**** Source excerpt ****

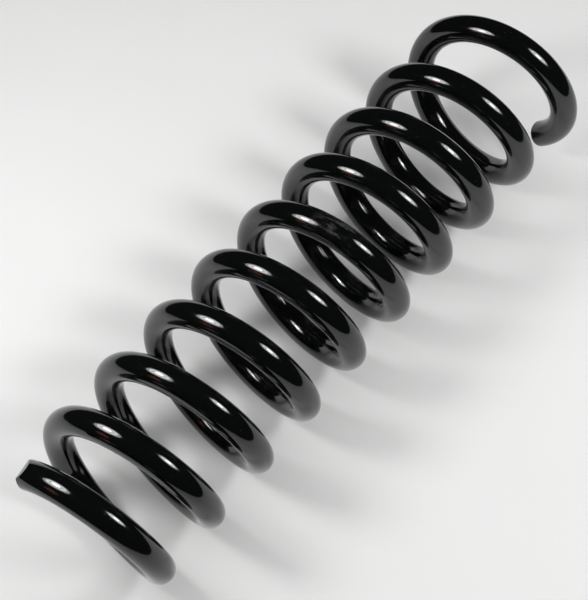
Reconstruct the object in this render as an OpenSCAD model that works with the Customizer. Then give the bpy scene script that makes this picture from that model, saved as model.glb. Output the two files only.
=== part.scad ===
// Coil spring of a vehicle's suspension, lying on its side.
// One round wire is wound right-handed about X. Both ends run out along the helix, with no closed or
// ground turn, and are cut square across the wire. The wire is divided at every quarter turn, because
// the quarters move along X past each other as the spring is squeezed.
// +X runs from the near tip to the far tip, and +Z is up. The origin is on the bench under the middle.

/* [Wire] */
// Diameter of the wire
wire_d = 14; // [10:0.5:16]
// Flats round the wire's section, a multiple of four
wire_sides = 16; // [12:4:24]

/* [Coil] */
// Diameter of the coil at the middle of the wire
coil_d = 78; // [70:1:110]
// Distance from one turn to the next along the axis
pitch = 35; // [30:1:45]
// Length of the whole wire in quarter turns
quarter_turns = 38; // [12:1:56]
// Angle from the near tip to the top of the first turn, in degrees
start_lead = 40.5; // [4.5:9:85.5]

/* [Ends] */
// How far the near tip is drawn in towards the second turn
near_tip_in = 2; // [0:0.2:4]
// How far the far tip is drawn in towards the turn before it
far_tip_in = 1.6; // [0:0.2:4]
// How far the last turn bows outward along the axis
far_bow = 4.4; // [0:0.2:6]
// How much the far tip's coil radius grows
far_flare = 1.6; // [0:0.2:4]
// How much wire is cut off the near end of the whole quarter turns
near_trim = 0.5; // [0:0.5:20]
// How much wire is cut off the far end of the whole quarter turns
far_trim = 5; // [0:0.5:20]

/* [Hidden] */
rings = 10;                                  // steps of the wire's surface along a quarter turn
wire_r = wire_d / 2;
coil_r = coil_d / 2;
turns = quarter_turns / 4;
turn_length = sqrt(pow(PI * coil_d, 2) + pow(pitch, 2));
near_end = near_trim / turn_length;          // turns, where the wire begins
far_end = turns - far_trim / turn_length;    // turns, where it ends
helix_angle = atan(pitch / (PI * coil_d));
slant_r = wire_r / cos(helix_angle);         // the wire's half width along X in a plane through the axis
small_step = 0.001;                          // turns, for the wire's direction

function two_digits(n) = n < 10 ? str("0", n) : str(n);
function quarter_name(i) = str("coil_", two_digits(floor(i / 4) + 1), "_quarter_", i % 4 + 1);

// Every place on the wire is given by t, the number of turns from where its first whole quarter begins.
// An end's own turn runs from 0 where it starts to 1 at the outer end of its whole quarter.
function near_turn(t) = max(0, 1 - t);
function far_turn(t) = max(0, 1 - (turns - t));
// A bow that starts and ends at 0 and reaches 1 at two thirds of the turn
function bow(s) = s * s * (1 - s) * 27 / 4;

function wire_x(t) = pitch * t
    + near_tip_in * pow(near_turn(t), 3)
    - far_tip_in * pow(far_turn(t), 3)
    + far_bow * bow(far_turn(t));
function wire_coil_r(t) = coil_r + far_flare * pow(far_turn(t), 2);
function clock(t) = 360 * t - start_lead;    // degrees past the top
function outward(t) = [0, -sin(clock(t)), cos(clock(t))];
function wire_middle(t) = [wire_x(t), 0, 0] + wire_coil_r(t) * outward(t);
function wire_direction(t) =
    let (step = wire_middle(t + small_step) - wire_middle(t - small_step))
    step / norm(step);

// The wire's outline where a plane through the coil's axis cuts it
function axial_ring(t) = [
    for (side = [0 : wire_sides - 1])
        let (turned = 360 * side / wire_sides)
        wire_middle(t) + wire_r * cos(turned) * outward(t) + [slant_r * sin(turned), 0, 0]
];

// The same outline slid along the wire into a square cut
function square_ring(t) =
    let (middle = wire_middle(t), along = wire_direction(t))
    [for (p = axial_ring(t)) p + along * ((middle - p) * along)];

function ring_at(t) = t == near_end || t == far_end ? square_ring(t) : axial_ring(t);

function quarter_start(i) = max(i / 4, near_end);
function quarter_stop(i) = min((i + 1) / 4, far_end);
function ring_place(i, k) =
    let (start = quarter_start(i), stop = quarter_stop(i))
    k == rings ? stop : start + (stop - start) * k / rings;

function quarter_points(i) = [for (k = [0 : rings]) each ring_at(ring_place(i, k))];

function quarter_faces() =
    let (last = rings * wire_sides)
    concat(
        [[for (side = [0 : wire_sides - 1]) side]],
        [
            for (k = [0 : rings - 1], side = [0 : wire_sides - 1])
                let (a = k * wire_sides + side, b = k * wire_sides + (side + 1) % wire_sides)
                each [[a, a + wire_sides, b], [b, a + wire_sides, b + wire_sides]]
        ],
        [[for (side = [wire_sides - 1 : -1 : 0]) last + side]]
    );

// The wire is shifted so that its lowest turns rest on the bench and its length is centred.
near_x = [for (p = quarter_points(0)) p[0]];
far_x = [for (p = quarter_points(quarter_turns - 1)) p[0]];
all_z = [for (i = [0 : quarter_turns - 1]) for (p = quarter_points(i)) p[2]];
rest_shift = [-(min(near_x) + max(far_x)) / 2, 0, -min(all_z)];

// One quarter turn of the wire
module quarter(i) {
    color("#17181a")
        translate(rest_shift)
            polyhedron(points = quarter_points(i), faces = quarter_faces(), convexity = 4);
}

for (i = [0 : quarter_turns - 1])
    quarter(i);
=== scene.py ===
"""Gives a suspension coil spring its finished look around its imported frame.

The file is laid out as a Blender add-on. Lengths are in metres in the frame's own axes: +X runs along
the coil from the near tip to the far tip, and +Z points up from the bench that the spring lies on.
"""

import math

import bpy
import numpy as np
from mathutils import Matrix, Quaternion, Vector


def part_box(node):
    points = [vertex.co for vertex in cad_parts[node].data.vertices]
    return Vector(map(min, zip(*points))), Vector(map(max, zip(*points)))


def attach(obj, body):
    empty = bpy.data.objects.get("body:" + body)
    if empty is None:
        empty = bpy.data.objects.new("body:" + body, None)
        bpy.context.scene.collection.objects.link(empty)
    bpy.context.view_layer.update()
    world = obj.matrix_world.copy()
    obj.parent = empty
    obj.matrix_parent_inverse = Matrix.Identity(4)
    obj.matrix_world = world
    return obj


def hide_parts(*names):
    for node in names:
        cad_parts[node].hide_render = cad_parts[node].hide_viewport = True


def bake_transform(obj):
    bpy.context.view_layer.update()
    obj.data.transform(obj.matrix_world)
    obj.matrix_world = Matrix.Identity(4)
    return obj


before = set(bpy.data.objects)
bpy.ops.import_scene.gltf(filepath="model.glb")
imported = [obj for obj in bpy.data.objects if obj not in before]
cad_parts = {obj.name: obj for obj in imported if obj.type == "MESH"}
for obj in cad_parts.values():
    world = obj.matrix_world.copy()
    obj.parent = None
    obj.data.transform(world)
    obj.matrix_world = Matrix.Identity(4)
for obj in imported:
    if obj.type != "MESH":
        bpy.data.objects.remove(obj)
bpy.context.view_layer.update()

bl_info = {
    "name": "Suspension Coil Spring",
    "version": (1, 0, 0),
    "blender": (4, 5, 0),
    "location": "3D View > Sidebar > Coil Spring",
    "description": "A coated coil spring whose turns close on each other, on a plain studio floor",
    "category": "Object",
}

QUARTERS = sorted(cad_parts)  # the wire's quarter turns, from the near tip to the far tip
PLACE = "rest_place"  # attribute: where a point of the surface is at rest
LIE = "wire_lie"  # attribute: how far along the wire it is, and which side of the wire it is on
QUARTER = 0.25  # turns
HALF_QUARTER = QUARTER / 2

SIDES = 40  # faces round the wire between the tips
TIP_SIDES = 80  # faces round the tips
STEPS = 30  # faces along a quarter turn
RIM_STEPS = 6  # faces round the edge of a cut
FINE_STEPS = 28  # faces along the wire next to a cut
CUT_SHARES = (0.1, 0.3, 0.5, 0.7, 0.85)  # where the rings on a cut lie, as shares of the way to its rim
SQUARED = 0.04  # turns over which the outline goes from a square cut to a plane through the axis

SHEET_REACH = 0.42  # half the width of the lit sheet that the spring lies on
FLOOR_REACH = 6.0  # half the width of the whole floor
# Each part of a lamp's diffuser: its share of the width, its brightness, its share of the lamp's distance
DIFFUSER_RINGS = (("halo", 1.0, 4.0, 1.0), ("diffuser", 0.74, 7.0, 0.99), ("bulb", 0.3, 25.0, 0.98))
GLOW_SIZE = (0.26, 0.016)  # width and height of each strip of the warm glow
GLOW_POWER = 0.07  # of each strip, in watts
GLOW_RISES = (0.0, -0.15)  # how far each strip is above the glow's place

MIX_LOW, MIX_HIGH, MIX_RESULT = 6, 7, 2  # the Mix node's sockets for colours
X = np.array([1.0, 0.0, 0.0])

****

Only the lines from the one holding "turn of the wire" through the one holding "for node in" are wanted; retype them exactly.

// One quarter turn of the wire
module quarter(i) {
    color("#17181a")
        translate(rest_shift)
            polyhedron(points = quarter_points(i), faces = quarter_faces(), convexity = 4);
}

for (i = [0 : quarter_turns - 1])
    quarter(i);
=== scene.py ===
"""Gives a suspension coil spring its finished look around its imported frame.

The file is laid out as a Blender add-on. Lengths are in metres in the frame's own axes: +X runs along
the coil from the near tip to the far tip, and +Z points up from the bench that the spring lies on.
"""

import math

import bpy
import numpy as np
from mathutils import Matrix, Quaternion, Vector


def part_box(node):
    points = [vertex.co for vertex in cad_parts[node].data.vertices]
    return Vector(map(min, zip(*points))), Vector(map(max, zip(*points)))


def attach(obj, body):
    empty = bpy.data.objects.get("body:" + body)
    if empty is None:
        empty = bpy.data.objects.new("body:" + body, None)
        bpy.context.scene.collection.objects.link(empty)
    bpy.context.view_layer.update()
    world = obj.matrix_world.copy()
    obj.parent = empty
    obj.matrix_parent_inverse = Matrix.Identity(4)
    obj.matrix_world = world
    return obj


def hide_parts(*names):
    for node in names:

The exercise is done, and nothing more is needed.